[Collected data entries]
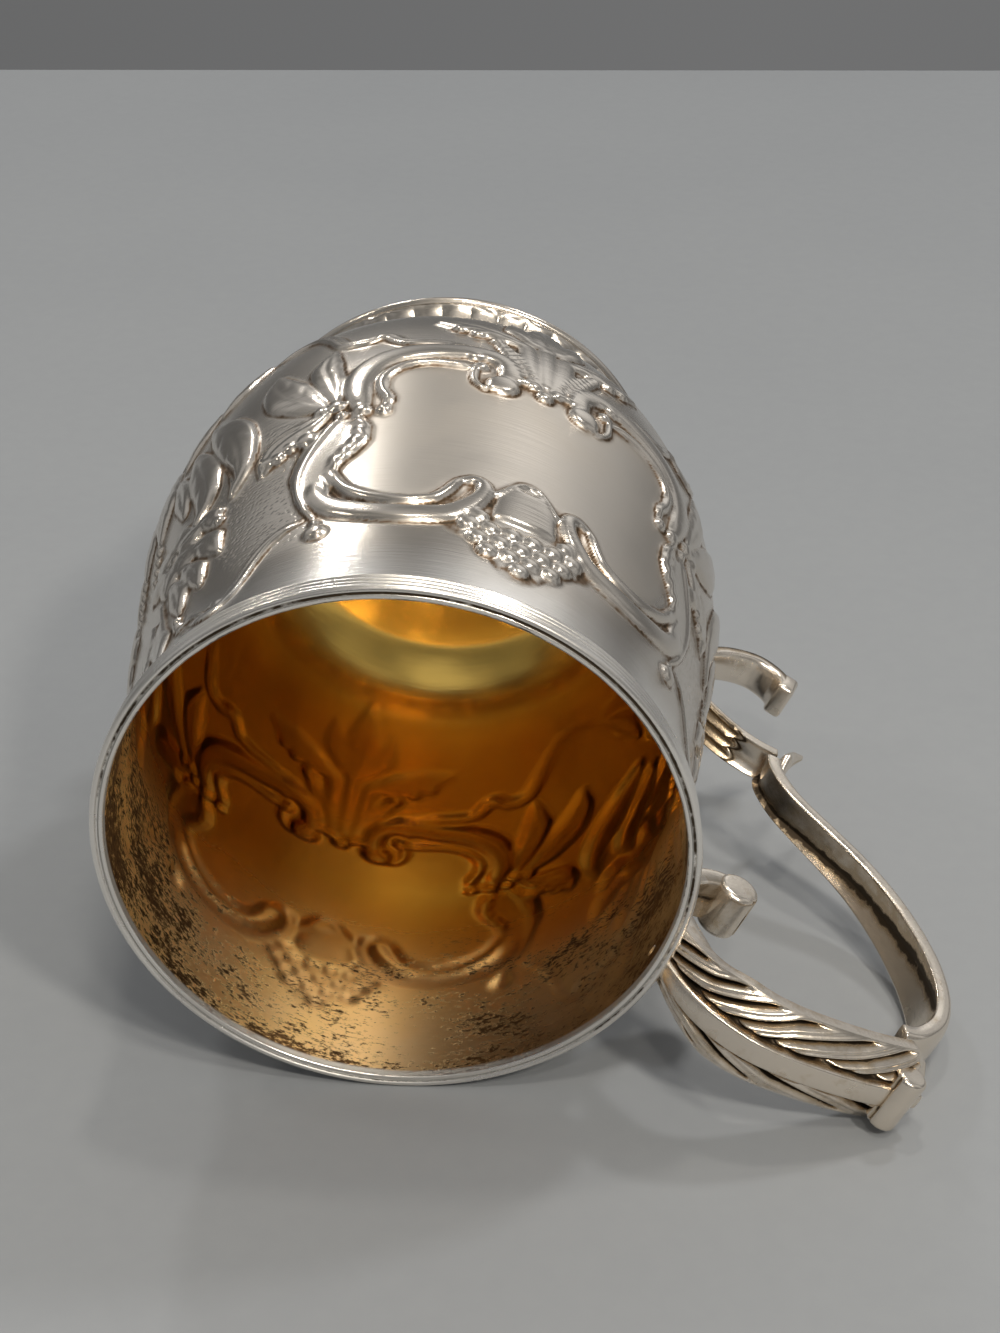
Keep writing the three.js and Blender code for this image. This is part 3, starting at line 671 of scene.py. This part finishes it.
def lower_stations():
    size = (LOWER_WIDTH, LOWER_THICKNESS)
    neck = between(NECK, LOWER_SEAT, (JOINT[0], LOWER_TOP), *size)
    return neck + between(TAIL_LINE, LOWER_SEAT, TAIL, *size)


def bud_stations():
    x = JOINT[0] + BAND_THICKNESS / 2 + GAP
    z = JOINT[1]
    return [(x, z + 1.05, 2.25, 1.44), (x + 0.83, z - 2.25, 5.0, 2.4),
            (x + 2.2, z - 4.9, 3.5, 1.92), (x + 4.6, z - 7.5, 0.75, 0.72)]


def centripetal(stations, steps):
    """Points evenly in parameter on a centripetal curve, with the tangent at each."""
    p = np.array([s[:2] for s in stations])
    sizes = np.array([s[2:] for s in stations])
    p = np.vstack([2 * p[0] - p[1], p, 2 * p[-1] - p[-2]])
    spans = len(stations) - 1
    out = []
    for i in range(steps + 1):
        u = i / steps * spans
        k = min(int(u), spans - 1)
        t = u - k
        a, b, c, d = p[k:k + 4]
        d0, d1, d2 = (max(np.linalg.norm(y - x) ** 0.5, 1e-4) for x, y in ((a, b), (b, c), (c, d)))
        m1 = ((b - a) / d0 - (c - a) / (d0 + d1) + (c - b) / d1) * d1
        m2 = ((c - b) / d1 - (d - b) / (d1 + d2) + (d - c) / d2) * d1
        rest = (3 * (c - b) - 2 * m1 - m2) * t**2 + (2 * (b - c) + m1 + m2) * t**3
        out.append((*(b + m1 * t + rest), *mix(sizes[k], sizes[k + 1], t)))
    out = np.array(out)
    return out, tangents(out[:, :2])


# A band's section, as points across and through it, with the tarnish and the warmth at each; on the
# lower scroll the tarnish also carries painted shade

BACK = np.linspace(0, math.pi, 29)
FACE = np.linspace(-1, 1, 61)


def bell(x, wide):
    return np.exp(-((x / wide) ** 2))


def section(dip, dirt, warm):
    """A rounded back, and an inner face dipped as given."""
    across = np.sign(np.cos(BACK)) * np.abs(np.cos(BACK)) ** 0.8
    through = 0.15 + 0.85 * np.sin(BACK) ** 0.75
    back = np.stack([across, through, np.zeros_like(BACK), np.full_like(BACK, 0.15)], 1)
    corner = 0.25 * np.maximum(0.0, (np.abs(FACE) - 0.9) / 0.1) ** 2
    low = -1 + corner + dip * (1 - np.abs(FACE) ** 10)
    return np.vstack([back, np.stack([FACE * 0.985, low, dirt, warm], 1)])


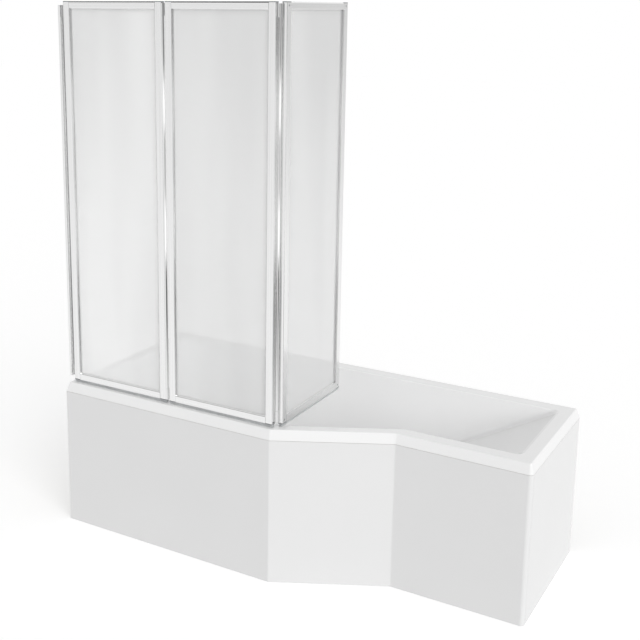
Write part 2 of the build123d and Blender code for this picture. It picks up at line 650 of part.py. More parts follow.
with BuildPart() as trap_body:
    with BuildSketch(WASTE_PLANE):
        with BuildLine():
            Polyline(
                (0, TRAP_BOTTOM),
                (TRAP_CUP / 2 - TRAP_WALL, TRAP_BOTTOM),
                (TRAP_CUP / 2, TRAP_BOTTOM + TRAP_WALL),
                (TRAP_CUP / 2, TRAP_TOP),
                (THREAD_RADIUS, TRAP_TOP),
                (THREAD_RADIUS, WASTE_END - REST_GAP),
                (WASTE_BORE / 2, WASTE_END - REST_GAP),
                (WASTE_BORE / 2, DIP_END),
                (THREAD_RADIUS, DIP_END),
                (THREAD_RADIUS, TRAP_TOP - TRAP_WALL),
                (TRAP_CUP / 2 - TRAP_WALL, TRAP_TOP - TRAP_WALL),
                (TRAP_CUP / 2 - TRAP_WALL, TRAP_BOTTOM + TRAP_WALL),
                (0, TRAP_BOTTOM + TRAP_WALL),
                close=True,
            )
        make_face()
    revolve(axis=WASTE_AXIS)
    outlet_plane = Plane(
        origin=(X_DRAIN, THREAD_RADIUS + TRAP_WALL, OUTLET_HEIGHT), z_dir=(0, 1, 0)
    )
    with BuildSketch(outlet_plane):
        Circle(OUTLET_BORE / 2)
    extrude(amount=TRAP_CUP / 2, mode=Mode.SUBTRACT)
    collar_start = TRAP_CUP / 2 - TRAP_WALL
    for diameter, reach in ((OUTLET_COLLAR, OUTLET_COLLAR_REACH), (OUTLET_DIAMETER, OUTLET_REACH)):
        with BuildSketch(Plane(origin=(X_DRAIN, collar_start, OUTLET_HEIGHT), z_dir=(0, 1, 0))):
            Circle(diameter / 2)
            Circle(OUTLET_BORE / 2, mode=Mode.SUBTRACT)
        extrude(amount=reach - collar_start)
trap_body.part.label = "trap_body"
export_step(trap_body.part, "parts/trap_body.step")

# ================================================================= folding screen
WING_BOTTOM = RIM_HEIGHT + SEAL_GAP + SEAL_HEIGHT
WING_TOP = RIM_HEIGHT + SCREEN_HEIGHT
Y_SCREEN = Y_FRONT + SCREEN_SETBACK + WING_THICKNESS / 2
HINGE_SETOUT = (WING_THICKNESS + FOLD_GAP) / 2  # from a wing's middle plane to its hinge axis
WING_PITCH = WING_WIDTH + 2 * HINGE_HALF_GAP
WALL_HINGE_X = X_LEFT + WALL_CHANNEL_DEPTH + HINGE_HALF_GAP
CORNER_HINGE_X = WALL_HINGE_X + 2 * WING_PITCH
WALL_TUBE = (RIM_HEIGHT + WALL_CHANNEL_BOTTOM, WING_TOP - WALL_CHANNEL_TOP)
WING_TUBE = (WING_BOTTOM + HINGE_END, WING_TOP - HINGE_END)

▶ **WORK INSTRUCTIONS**
Repeat the lines from the first one in the records through the line containing "(x + 2.2, z - 4.9, 3.5, 1.92), (x", exactly as written, and nothing else.

▶ **RESULT FOR THIS EXERCISE**
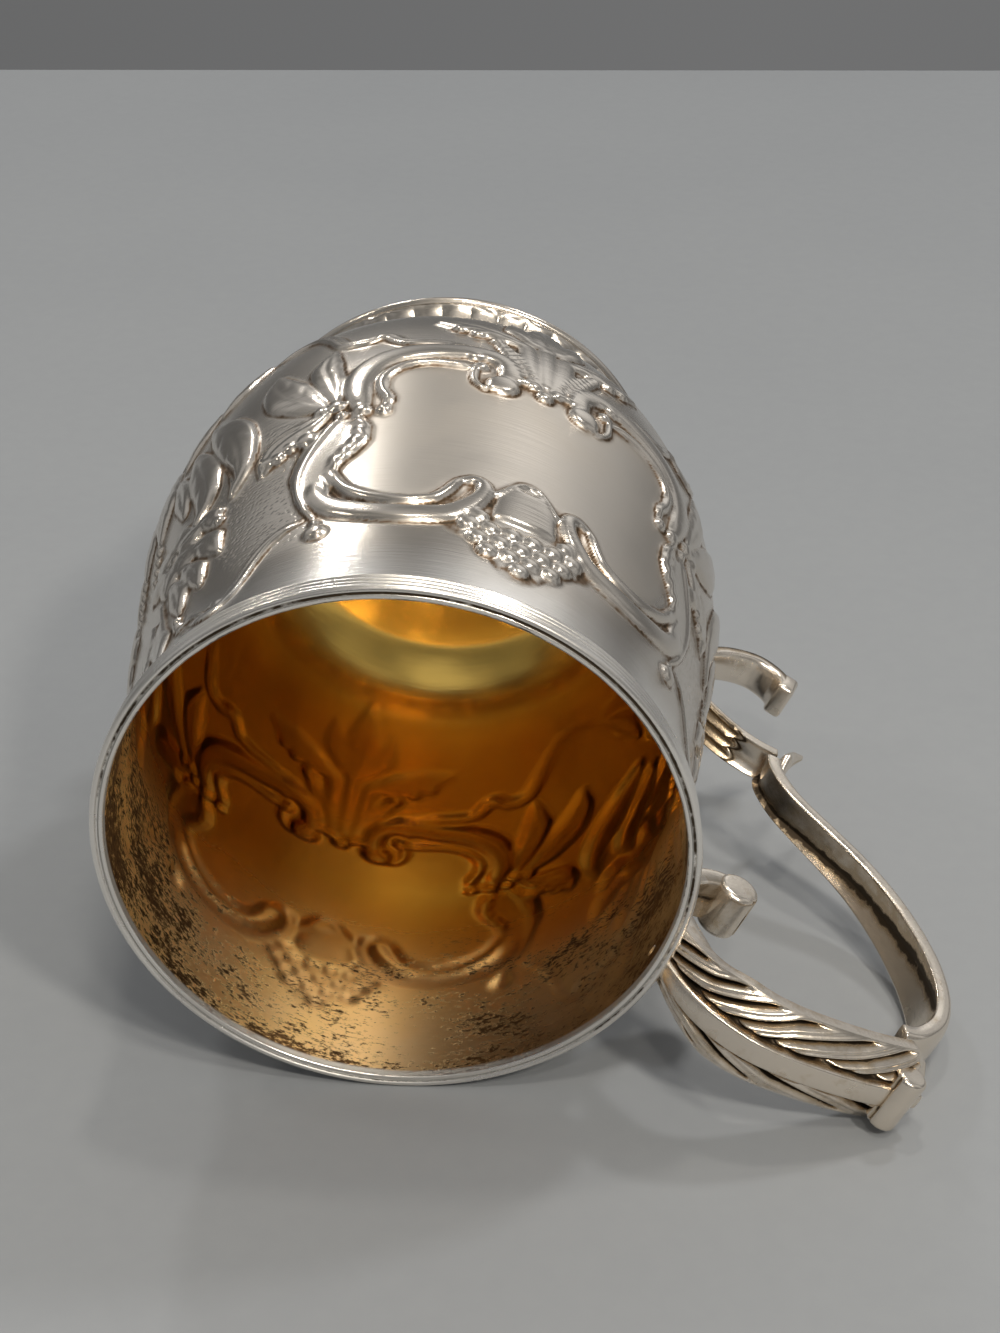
Keep writing the three.js and Blender code for this image. This is part 3, starting at line 671 of scene.py. This part finishes it.
def lower_stations():
    size = (LOWER_WIDTH, LOWER_THICKNESS)
    neck = between(NECK, LOWER_SEAT, (JOINT[0], LOWER_TOP), *size)
    return neck + between(TAIL_LINE, LOWER_SEAT, TAIL, *size)


def bud_stations():
    x = JOINT[0] + BAND_THICKNESS / 2 + GAP
    z = JOINT[1]
    return [(x, z + 1.05, 2.25, 1.44), (x + 0.83, z - 2.25, 5.0, 2.4),
            (x + 2.2, z - 4.9, 3.5, 1.92), (x + 4.6, z - 7.5, 0.75, 0.72)]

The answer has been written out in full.